This includes but not is not limited to isolated links, nodes,
and/or portions of network that are isolated as well as the
creation of excessive load on network elements.
[0044] FIG. 4 illustrates an example of a graphical user interface
(GUI) 400 of the application 110 in accordance with exemplary
embodiments. The GUI 400 includes a workspace 405 in which the
network elements may be added by the user from a network element
library 410 to be displayed by the application 110. Via the
application 110, the user may select network elements from the
network element library 410 to create a network design for
simulation. The user may also select a preconfigured network design
to be loaded and displayed in the workspace 405.
[0045] The network element library 410 may comprise numerous
representations of network elements, such as IP border elements
(IPBE), call control elements (CCE), media gateways (GSX),
application servers (AS), customer(s) making/receiving calls from
the IP network (IP_UA), customer(s) making/receiving calls from the
PSTN (PSTN_UA), routers, service control points (SCP), private
branch exchanges (PBX), etc. The network elements may be selected
by the user via the user interface 50 and placed (e.g., click and
drag) into in any desired location in the workspace 405. For
example, to create the VoIP network design in the workspace 405,
the user utilizes the application 110 to select the following
network elements: an IP border element (IPBE), call control element
(CCE), media gateway (GSX), application server (AS), and IP_UA and
PSTN_UA to represent the user endpoints.
[0046] In the workspace 405, lines represent connections or
connection elements, and the user can draw connections by clicking
and dragging from one network element to another. Additionally, the
user can select a connection element (i.e., a line) from the
network element library 410. In the application 110, the user may
click on the network element (i.e., the line) in the workspace 405
connecting network elements to indicate the type of connection
element, and if the user does not set the type of connection
element, a default connection element will be used. In the network
design, these connection elements are the links that allow network
elements to communicate with other network elements, and these
connection elements may be links such as trunks for PSTN, H.323,
SIP, Integrated Services Digital Network (ISDN), and/or signaling
system 7 (SS7), and wireless connections for 3G mobile networks.
Also, the connection elements may be links such as Ethernet, T1,
and DSL. The user can select (e.g., click) any connection (i.e.,
line) in the workspace 405 and adjust parameters for that
connection element.

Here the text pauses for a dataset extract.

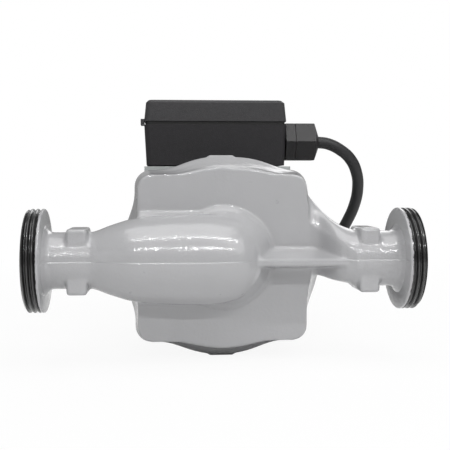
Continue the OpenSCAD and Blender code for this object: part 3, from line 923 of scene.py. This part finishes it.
@dataclass
class MainsLead:
    """The lead from the gland to the plug, with its coil, its tie and the plug."""

    diameter: float = 6.5
    exit: Point = (57.0, 70.0, 58.2)
    coil_middle: Point = (8.0, 166.0, -45.25)
    coil_radius: float = 43.5
    coil_step: float = 6.95
    layer_turns: int = 2
    rings: int = 24
    plug_at: Point = (51.5, 222.0, -30.7)
    plug_radius: float = 18.5
    plug_length: float = 34.0
    relief: float = 24.0
    ribs: int = 6
    grips: int = 4
    grip_pitch: float = 3.2
    grip_width: float = 1.4
    pin_radius: float = 2.4
    pin_length: float = 19.0
    pin_gap: float = 19.0

    def coil_point(self, turns: float) -> Point:
        """Returns the point of the coil after a number of turns, wound inwards and then outwards on top.

        Args:
            turns: Turns from the start of the coil.

        Returns:
            The point in pump millimetres.
        """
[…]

In the workspace 405 and/or in the network
element library 410, the user can select (click on) any network
element to view its parameters (which may be a menu of the
parameters for that network element), and the user can make changes
to the parameters of the network elements.
[0047] In the workspace 405, the user has connected IP_UA1 that
represents one or more IP terminals that can place calls, send
messages, and transmit audio and video in the network design to the
PSTN_UA1. The communication traffic from the IP_UA1 to the PSTN_UA1
has to travel via the IPBE1, CCE1, AS1, and GSX1 to form the VoIP
network design shown in the workspace 405.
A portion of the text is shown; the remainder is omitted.